Recent adjustments to summer fuel regulations to allow more ethanol fuel in stations, coupled with confusing labeling means that the fuel you are putting in your dinghy’s fuel tank could undo all that care you took last winter. BoatUS is currently urging federal regulators to require more stringent labeling requirements at the pump — especially with regard to a blend marketed as “Regular 88.”

BoatUS: Beware of ‘Regular 88’ Gasoline
E15 gasoline is illegal for use in boats, many other vehicles, and power equipment. Can you spot any effective warning label indicating the increased 15% ethanol content in the “regular 88” fuel? (photo courtesy of the National Marine Manufacturers Association).

According to a recent press release BoatUS, the U.S. energy policy favoring ethanol based fuels is giving boaters the short shrift. The national recreational boating advocacy, services and safety group recently co-signed a letter to EPA Administrator Elizabeth Dermott addressing the proposed “E15 Fuel Dispenser Labeling and Compatibility With Underground Storage Tanks” legislation (EPA-HW-OAR-202-0448) and urging the federal regulator to ensure transparency in the sale of fuel to consumers.

The way BoatUS sees it, the ethanol industry is trying create a new federal rule that would weaken or eliminate important warning labels designed to prevent boaters and consumers from misfueling with prohibited higher-ethanol fuels at roadside gas pumps.

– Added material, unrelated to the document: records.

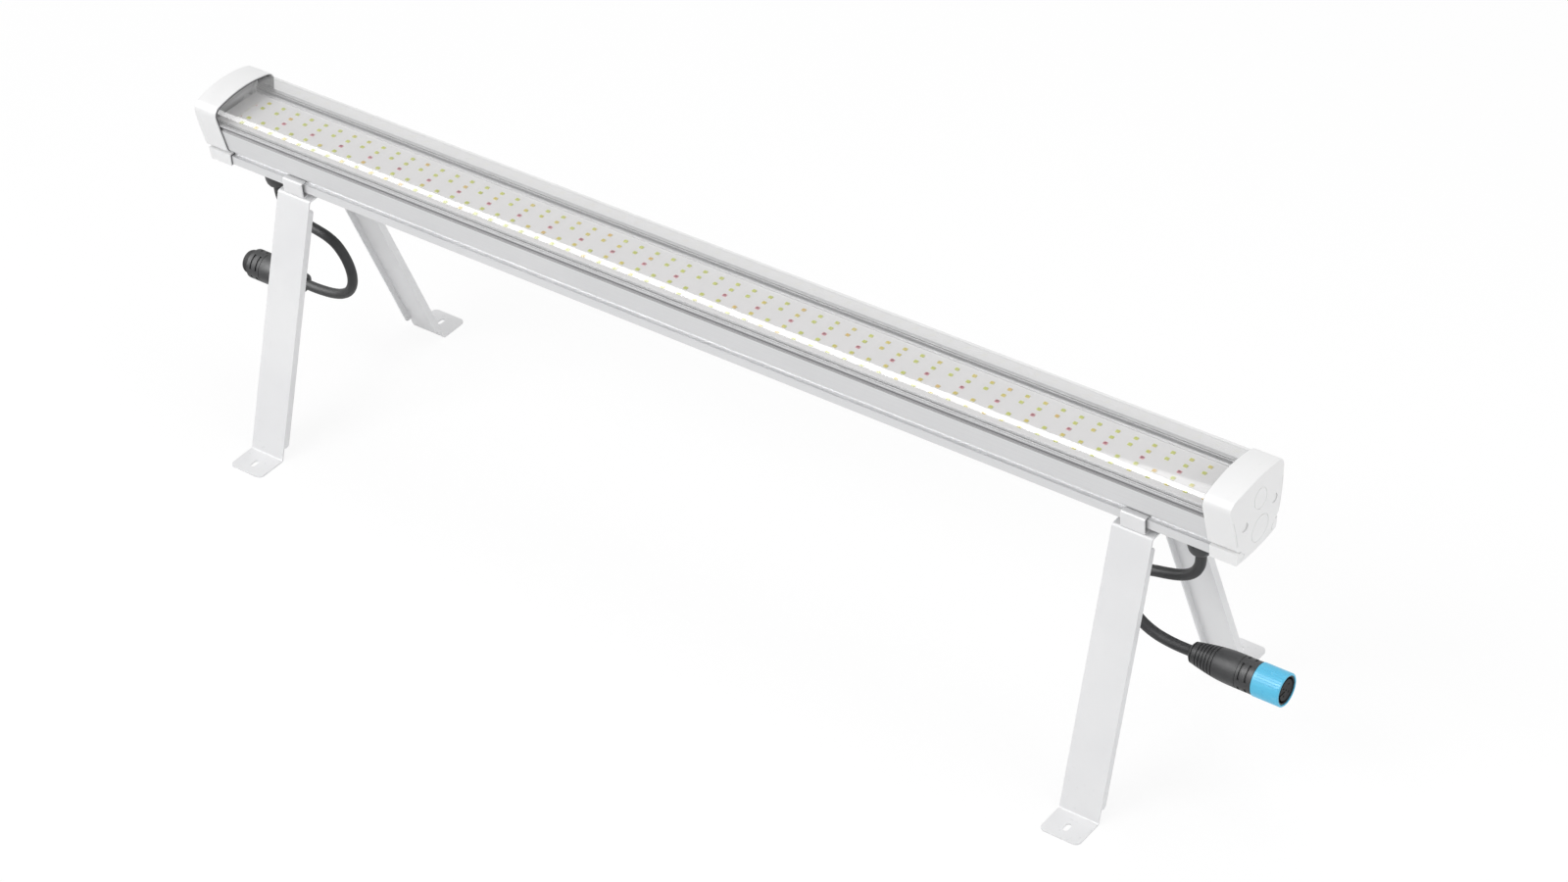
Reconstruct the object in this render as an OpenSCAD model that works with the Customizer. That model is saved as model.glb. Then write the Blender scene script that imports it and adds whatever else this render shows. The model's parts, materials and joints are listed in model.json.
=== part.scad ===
// Bar light for a plant canopy, on two sheet-metal stands that slide along its rail.
// A lead with a plug hangs at the left end and a lead with a socket at the right end.
// Sizes are in millimetres. X runs along the bar, Z is up and the floor is at zero.

/* [Bar] */
// Length of the bar between the shoulders of its end caps
bar_length = 1200; // [1000:10:1500]
// Height of the bar's flat underside above the floor
bar_height = 270; // [220:5:320]

/* [Rail profile] */
// Width of the flange that the clips hold
flange_width = 61; // [58:0.5:64]
// Height of that flange
flange_height = 9.4; // [8:0.1:11]
// Width of the neck above the flange
neck_width = 51.4; // [49:0.1:54]
// Radius that joins the neck and the straight sides
belly_radius = 7; // [6:0.5:8]
// Width of the body where its straight sides start
side_foot_width = 66.4; // [65:0.1:69]
// Height at which the straight sides start
side_foot_height = 19.7; // [18.5:0.1:22]
// Lean of the straight sides from the vertical, in degrees
side_angle = 11.7; // [8:0.1:14]
// Wall of the extrusion
rail_wall = 1.8; // [1.4:0.1:2.4]
// Height of the lip that the cover stands on
lip_height = 50.6; // [49:0.1:53]
// Thickness of that lip
lip_thickness = 1.6; // [1.2:0.1:2]
// Depth of the shadow groove under the lip, from the lip's edge
lip_depth = 2.6; // [1.8:0.1:3.2]
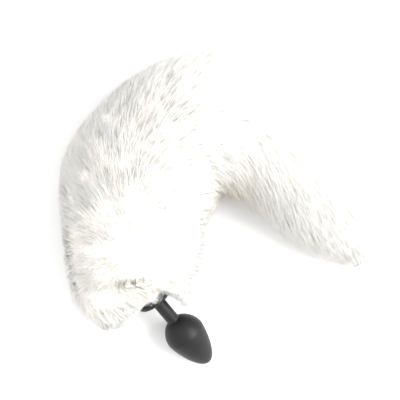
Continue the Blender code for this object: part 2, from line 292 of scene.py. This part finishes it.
# Hairs
hairs = {
    "pieces": ("fur_cuff", "fur_lower", "fur_bend", "fur_upper", "fur_tip"),
    "each": 11000,
    "length": 0.030,
    "lengthSpread": 0.25,
    "rootDepth": 0.014,
    "halfWidth": 0.00030,
    "widths": (1.0, 0.85, 0.55),
    "loft": 0.0014,           # how far the ends stand off the form on average
    "proud": 0.0018,          # and how far they differ from that
    "overRim": 0.0070,        # how far the longest hairs reach on past the coat's edge at the base
    "calmFrom": 0.50,         # share of the coat's way from which it grows smoother, to the tip
    "calmTo": 0.80,
    "raggedReach": 0.0045,    # how far the tufts on the tip's rim stand out
    "points": (0.0, 0.35, 0.7, 1.0),
    "parting": (-0.012, 0.062),  # on the back, from the root section, between hairs to the front and the tip
    "splayPast": (-0.01, 0.0, 0.03, 0.08, 0.14, 0.24, 0.40),
    "splayAngle": (130, 110, 85, 58, 42, 27, 16),
    "bellyShare": 0.35,       # hairs on the pressed belly, against the rest
    "seed": 21,
}


# Patches where a share of the hairs is coloured grey, giving grey strokes among the white ones: their
# middles seen from above, in metres, how far each reaches, and the share of grey hairs in its middle
greyColumns = ("x", "y", "reach", "share")
greyPatches = np.array([
    (-0.025, 0.074, 0.026, 0.20),
    (-0.052, 0.084, 0.022, 0.13),
    (-0.082, 0.086, 0.018, 0.12),
    (-0.003, 0.037, 0.014, 0.20),
    (-0.016, -0.004, 0.016, 0.20),
    (-0.060, 0.013, 0.012, 0.08),
    (-0.104, -0.005, 0.018, 0.10),
    (-0.098, -0.042, 0.012, 0.12),
    (-0.085, -0.086, 0.014, 0.10),
    (-0.021, -0.060, 0.010, 0.06),
])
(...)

“Ethanol manufacturers are pushing to blend more ethanol into the nation’s fuel supply. To accomplish that, consumers are not being fully informed at the roadside pump about the type of fuel going into their boats’ gas tanks,” said BoatUS Manager of Government Affairs David Kennedy. “New marketing schemes to brand these prohibited 15% ethanol fuels as ‘regular 88,’ promoting them as a low-cost alternative and, at the same time, attempting to drive federal rulemaking efforts to reduce and weaken warning labels at the pump is an anti-consumer one-two-three punch that should not be tolerated.”

BoatUS: Beware of ‘Regular 88’ Gasoline
This little orange E15 warning label on a gas pump could be all that separates boaters from misfueling their boat, says BoatUS. However, it might not be that easy to see on the gas pump. (Photo courtesy of BoatUS).

Currently, the use of ethanol fuel blends with more than 10-percent ethanol, such as “regular 88,” in recreational boat engines, motorcycles, off-road vehicles and power equipment is prohibited by federal law. E15 fuels have been proven to damage engines and fuel systems, and its use in a marine engine voids the warranty.

Recent studies have indicated the need for a better, more effective higher-blend ethanol fuel warning label design as well as more prominent placement of the warning label on the pump. According to BoatUS, a recent national poll shows that just 18 percent of consumers think the current E15 label used at gas pumps across the country is very effective for warning that E15 is hazardous to certain types of engines.

“Visit a local gas station dispensing higher ethanol fuels and look for the warning label on the pump,” added Kennedy. “It’s often hidden or buried along with a mountain of promotional signage.”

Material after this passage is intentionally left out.